_Exercise aim_: Copy exactly the lines from the one containing "Continue the build123d" through the one containing "floor, soft light", both included, and nothing else.

_Data shown_:
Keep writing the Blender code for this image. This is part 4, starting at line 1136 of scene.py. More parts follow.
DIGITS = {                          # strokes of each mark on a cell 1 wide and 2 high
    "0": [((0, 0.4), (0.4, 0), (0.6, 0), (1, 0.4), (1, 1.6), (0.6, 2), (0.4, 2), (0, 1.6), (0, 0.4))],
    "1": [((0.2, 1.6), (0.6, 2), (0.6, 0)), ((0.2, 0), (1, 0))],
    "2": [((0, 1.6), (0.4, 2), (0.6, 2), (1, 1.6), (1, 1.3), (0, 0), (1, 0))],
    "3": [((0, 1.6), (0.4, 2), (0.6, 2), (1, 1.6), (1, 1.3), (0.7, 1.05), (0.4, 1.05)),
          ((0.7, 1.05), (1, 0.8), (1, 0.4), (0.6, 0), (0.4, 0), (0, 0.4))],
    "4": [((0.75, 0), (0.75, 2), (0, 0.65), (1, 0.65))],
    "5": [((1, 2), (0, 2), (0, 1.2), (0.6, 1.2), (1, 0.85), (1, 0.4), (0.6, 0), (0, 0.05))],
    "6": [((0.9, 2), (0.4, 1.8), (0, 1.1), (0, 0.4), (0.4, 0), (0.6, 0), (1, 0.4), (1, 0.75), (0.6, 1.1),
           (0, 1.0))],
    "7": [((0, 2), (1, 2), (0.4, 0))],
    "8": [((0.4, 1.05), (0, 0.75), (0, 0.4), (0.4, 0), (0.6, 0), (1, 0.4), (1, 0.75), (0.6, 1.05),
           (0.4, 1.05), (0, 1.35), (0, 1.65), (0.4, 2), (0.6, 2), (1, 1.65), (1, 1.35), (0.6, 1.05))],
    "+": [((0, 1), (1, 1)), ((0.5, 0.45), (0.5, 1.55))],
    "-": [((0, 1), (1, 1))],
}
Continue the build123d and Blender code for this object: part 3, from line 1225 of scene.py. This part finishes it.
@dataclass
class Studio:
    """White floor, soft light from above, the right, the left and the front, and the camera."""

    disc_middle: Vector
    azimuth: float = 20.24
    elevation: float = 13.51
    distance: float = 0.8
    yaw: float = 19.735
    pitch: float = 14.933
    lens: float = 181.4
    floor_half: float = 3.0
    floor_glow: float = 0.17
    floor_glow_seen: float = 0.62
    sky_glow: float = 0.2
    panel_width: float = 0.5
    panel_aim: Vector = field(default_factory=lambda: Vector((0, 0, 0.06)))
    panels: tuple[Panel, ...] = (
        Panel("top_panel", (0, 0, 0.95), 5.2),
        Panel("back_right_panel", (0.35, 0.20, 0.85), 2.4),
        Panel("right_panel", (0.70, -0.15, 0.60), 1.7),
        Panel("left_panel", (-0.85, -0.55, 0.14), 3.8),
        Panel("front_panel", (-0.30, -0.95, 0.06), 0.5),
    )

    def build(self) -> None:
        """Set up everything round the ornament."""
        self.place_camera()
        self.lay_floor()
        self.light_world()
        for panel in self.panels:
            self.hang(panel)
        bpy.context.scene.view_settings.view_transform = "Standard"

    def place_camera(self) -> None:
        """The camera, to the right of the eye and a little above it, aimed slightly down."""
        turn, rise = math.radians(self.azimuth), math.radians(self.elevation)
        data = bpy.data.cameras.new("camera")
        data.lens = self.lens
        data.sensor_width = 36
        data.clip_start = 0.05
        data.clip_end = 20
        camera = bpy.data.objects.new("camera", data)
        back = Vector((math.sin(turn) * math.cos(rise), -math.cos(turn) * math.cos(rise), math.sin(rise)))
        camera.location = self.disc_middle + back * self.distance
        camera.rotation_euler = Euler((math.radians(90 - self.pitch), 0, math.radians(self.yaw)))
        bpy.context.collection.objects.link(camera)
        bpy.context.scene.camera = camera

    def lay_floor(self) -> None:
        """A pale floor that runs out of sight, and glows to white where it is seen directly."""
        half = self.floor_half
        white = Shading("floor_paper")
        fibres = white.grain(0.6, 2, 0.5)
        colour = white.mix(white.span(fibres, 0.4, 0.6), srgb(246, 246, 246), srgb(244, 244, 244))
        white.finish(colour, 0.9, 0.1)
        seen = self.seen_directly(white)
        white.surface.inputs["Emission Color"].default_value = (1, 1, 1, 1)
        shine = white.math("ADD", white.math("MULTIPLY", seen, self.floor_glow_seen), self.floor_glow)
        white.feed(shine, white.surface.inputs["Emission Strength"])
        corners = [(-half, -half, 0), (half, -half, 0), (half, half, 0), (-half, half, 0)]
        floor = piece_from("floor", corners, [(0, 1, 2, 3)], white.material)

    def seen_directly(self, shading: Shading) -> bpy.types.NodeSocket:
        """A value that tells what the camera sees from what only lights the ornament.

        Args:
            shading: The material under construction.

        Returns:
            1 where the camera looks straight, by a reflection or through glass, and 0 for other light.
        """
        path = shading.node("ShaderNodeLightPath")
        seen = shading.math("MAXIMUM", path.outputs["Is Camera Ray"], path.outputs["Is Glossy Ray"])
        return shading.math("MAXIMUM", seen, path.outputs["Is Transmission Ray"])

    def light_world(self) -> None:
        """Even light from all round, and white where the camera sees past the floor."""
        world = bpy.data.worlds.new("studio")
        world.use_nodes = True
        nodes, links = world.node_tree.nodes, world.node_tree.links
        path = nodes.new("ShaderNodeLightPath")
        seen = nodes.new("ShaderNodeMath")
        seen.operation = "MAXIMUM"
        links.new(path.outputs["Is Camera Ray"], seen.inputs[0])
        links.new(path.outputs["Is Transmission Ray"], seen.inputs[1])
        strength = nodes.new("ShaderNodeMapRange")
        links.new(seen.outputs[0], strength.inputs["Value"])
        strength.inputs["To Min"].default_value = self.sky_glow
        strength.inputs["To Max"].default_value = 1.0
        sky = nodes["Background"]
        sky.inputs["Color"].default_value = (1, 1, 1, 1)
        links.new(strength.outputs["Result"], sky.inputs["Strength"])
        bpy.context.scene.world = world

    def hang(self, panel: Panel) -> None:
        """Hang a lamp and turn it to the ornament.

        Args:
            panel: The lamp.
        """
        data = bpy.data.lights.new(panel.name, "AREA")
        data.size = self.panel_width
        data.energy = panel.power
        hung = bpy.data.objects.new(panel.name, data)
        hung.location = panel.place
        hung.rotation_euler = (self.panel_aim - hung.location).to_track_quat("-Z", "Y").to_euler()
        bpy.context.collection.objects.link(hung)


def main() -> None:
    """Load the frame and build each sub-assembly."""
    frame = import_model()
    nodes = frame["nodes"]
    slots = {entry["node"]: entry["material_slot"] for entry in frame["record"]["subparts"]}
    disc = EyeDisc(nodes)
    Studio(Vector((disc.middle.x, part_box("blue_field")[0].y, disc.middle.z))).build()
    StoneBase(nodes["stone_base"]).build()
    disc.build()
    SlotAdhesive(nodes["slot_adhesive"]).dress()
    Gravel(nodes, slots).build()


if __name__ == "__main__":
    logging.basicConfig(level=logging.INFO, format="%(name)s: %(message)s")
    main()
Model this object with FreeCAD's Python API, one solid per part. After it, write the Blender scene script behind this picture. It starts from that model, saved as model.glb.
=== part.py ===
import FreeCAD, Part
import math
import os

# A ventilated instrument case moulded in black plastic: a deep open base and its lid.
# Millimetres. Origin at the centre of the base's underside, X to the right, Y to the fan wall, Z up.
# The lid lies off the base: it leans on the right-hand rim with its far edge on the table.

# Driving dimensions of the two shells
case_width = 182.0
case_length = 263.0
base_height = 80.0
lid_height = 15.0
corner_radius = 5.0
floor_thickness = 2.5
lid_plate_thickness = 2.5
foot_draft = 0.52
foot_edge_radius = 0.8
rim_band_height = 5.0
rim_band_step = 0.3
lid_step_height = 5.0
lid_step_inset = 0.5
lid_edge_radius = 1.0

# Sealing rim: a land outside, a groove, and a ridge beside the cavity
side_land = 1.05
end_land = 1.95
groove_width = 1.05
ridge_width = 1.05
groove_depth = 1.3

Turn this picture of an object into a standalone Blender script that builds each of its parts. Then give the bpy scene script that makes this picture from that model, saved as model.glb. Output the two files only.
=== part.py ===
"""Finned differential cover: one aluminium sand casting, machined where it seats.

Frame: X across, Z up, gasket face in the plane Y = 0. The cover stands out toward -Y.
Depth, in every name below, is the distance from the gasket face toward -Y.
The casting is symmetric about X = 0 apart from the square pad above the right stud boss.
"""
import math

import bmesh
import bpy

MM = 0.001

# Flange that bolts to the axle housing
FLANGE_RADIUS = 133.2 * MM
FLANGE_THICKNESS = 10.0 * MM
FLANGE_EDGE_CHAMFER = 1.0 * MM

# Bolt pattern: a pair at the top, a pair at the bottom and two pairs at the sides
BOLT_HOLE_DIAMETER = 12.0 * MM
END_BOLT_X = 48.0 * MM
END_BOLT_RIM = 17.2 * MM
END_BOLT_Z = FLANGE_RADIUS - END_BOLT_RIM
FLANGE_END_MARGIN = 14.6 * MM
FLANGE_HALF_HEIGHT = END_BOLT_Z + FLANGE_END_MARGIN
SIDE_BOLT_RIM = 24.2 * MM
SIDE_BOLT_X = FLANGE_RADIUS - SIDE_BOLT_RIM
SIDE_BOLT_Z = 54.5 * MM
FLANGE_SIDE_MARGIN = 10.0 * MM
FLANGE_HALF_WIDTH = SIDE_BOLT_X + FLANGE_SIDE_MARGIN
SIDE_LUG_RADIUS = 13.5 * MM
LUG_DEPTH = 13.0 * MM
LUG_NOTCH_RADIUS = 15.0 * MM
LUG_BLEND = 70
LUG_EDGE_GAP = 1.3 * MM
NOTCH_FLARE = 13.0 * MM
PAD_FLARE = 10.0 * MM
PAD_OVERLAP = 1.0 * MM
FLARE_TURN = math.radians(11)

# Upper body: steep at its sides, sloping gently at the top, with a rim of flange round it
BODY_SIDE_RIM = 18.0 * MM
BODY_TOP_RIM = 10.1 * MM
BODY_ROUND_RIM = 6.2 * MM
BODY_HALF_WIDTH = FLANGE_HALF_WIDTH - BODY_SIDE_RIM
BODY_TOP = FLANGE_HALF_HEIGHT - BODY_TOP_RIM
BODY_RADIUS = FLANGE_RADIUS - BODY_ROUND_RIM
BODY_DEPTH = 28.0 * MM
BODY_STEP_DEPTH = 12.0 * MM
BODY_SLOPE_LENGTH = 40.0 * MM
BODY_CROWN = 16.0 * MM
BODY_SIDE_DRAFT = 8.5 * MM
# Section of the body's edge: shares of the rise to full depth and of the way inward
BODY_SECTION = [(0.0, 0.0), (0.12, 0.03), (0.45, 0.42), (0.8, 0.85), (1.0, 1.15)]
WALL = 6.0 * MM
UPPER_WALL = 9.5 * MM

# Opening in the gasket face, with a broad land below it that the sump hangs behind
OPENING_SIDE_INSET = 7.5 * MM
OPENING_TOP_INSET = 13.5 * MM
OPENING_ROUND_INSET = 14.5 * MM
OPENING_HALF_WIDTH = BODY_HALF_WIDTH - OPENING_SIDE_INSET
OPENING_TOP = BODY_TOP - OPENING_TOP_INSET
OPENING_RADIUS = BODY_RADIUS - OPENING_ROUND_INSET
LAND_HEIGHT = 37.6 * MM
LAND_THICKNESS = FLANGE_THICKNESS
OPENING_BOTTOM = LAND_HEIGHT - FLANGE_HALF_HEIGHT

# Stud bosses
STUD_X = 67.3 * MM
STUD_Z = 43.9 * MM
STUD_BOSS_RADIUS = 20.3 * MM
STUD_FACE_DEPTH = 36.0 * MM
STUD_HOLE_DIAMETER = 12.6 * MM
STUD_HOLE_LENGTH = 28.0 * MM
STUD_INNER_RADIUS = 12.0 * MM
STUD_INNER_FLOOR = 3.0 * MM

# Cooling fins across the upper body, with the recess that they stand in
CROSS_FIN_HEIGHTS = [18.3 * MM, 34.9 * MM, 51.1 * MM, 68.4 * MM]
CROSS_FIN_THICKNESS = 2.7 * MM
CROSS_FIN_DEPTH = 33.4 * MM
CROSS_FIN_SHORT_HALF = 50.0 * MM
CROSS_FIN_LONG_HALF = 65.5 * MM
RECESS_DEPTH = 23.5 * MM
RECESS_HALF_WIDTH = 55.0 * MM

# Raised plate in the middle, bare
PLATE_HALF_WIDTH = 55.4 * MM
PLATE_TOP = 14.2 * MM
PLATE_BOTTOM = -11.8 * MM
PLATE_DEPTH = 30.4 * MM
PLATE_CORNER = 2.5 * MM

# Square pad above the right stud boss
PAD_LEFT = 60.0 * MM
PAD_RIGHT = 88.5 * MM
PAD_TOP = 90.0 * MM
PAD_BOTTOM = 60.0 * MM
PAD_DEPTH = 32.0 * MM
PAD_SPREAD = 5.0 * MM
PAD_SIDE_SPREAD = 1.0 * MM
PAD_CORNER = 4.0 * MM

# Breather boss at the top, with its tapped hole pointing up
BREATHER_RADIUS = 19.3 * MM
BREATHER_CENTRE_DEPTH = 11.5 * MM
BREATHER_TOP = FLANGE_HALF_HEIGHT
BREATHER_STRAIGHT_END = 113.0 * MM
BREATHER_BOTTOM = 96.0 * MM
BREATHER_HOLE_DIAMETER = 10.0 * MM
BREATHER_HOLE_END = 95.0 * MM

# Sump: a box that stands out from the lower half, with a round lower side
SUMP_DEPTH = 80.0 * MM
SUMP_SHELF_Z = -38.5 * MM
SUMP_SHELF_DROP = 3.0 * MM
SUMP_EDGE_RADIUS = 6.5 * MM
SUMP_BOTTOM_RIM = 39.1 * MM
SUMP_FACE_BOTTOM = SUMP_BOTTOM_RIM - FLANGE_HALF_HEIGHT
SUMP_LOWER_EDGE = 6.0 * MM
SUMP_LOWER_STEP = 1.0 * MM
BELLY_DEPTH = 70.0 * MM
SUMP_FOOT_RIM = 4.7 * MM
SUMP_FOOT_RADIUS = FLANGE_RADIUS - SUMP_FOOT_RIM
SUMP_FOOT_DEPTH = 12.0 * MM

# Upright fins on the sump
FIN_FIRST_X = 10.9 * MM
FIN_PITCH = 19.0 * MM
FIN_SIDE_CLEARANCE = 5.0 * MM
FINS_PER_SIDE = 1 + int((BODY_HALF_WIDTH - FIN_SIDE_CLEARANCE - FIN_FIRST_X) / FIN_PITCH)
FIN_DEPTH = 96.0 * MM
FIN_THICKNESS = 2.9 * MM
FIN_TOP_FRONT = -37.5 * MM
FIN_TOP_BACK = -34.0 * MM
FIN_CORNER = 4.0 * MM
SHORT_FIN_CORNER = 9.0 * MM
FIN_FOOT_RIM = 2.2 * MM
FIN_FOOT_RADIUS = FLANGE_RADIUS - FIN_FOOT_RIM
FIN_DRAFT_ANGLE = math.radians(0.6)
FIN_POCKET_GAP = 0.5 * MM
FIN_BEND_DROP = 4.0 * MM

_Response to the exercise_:
Continue the build123d and Blender code for this object: part 3, from line 1225 of scene.py. This part finishes it.
@dataclass
class Studio:
    """White floor, soft light from above, the right, the left and the front, and the camera."""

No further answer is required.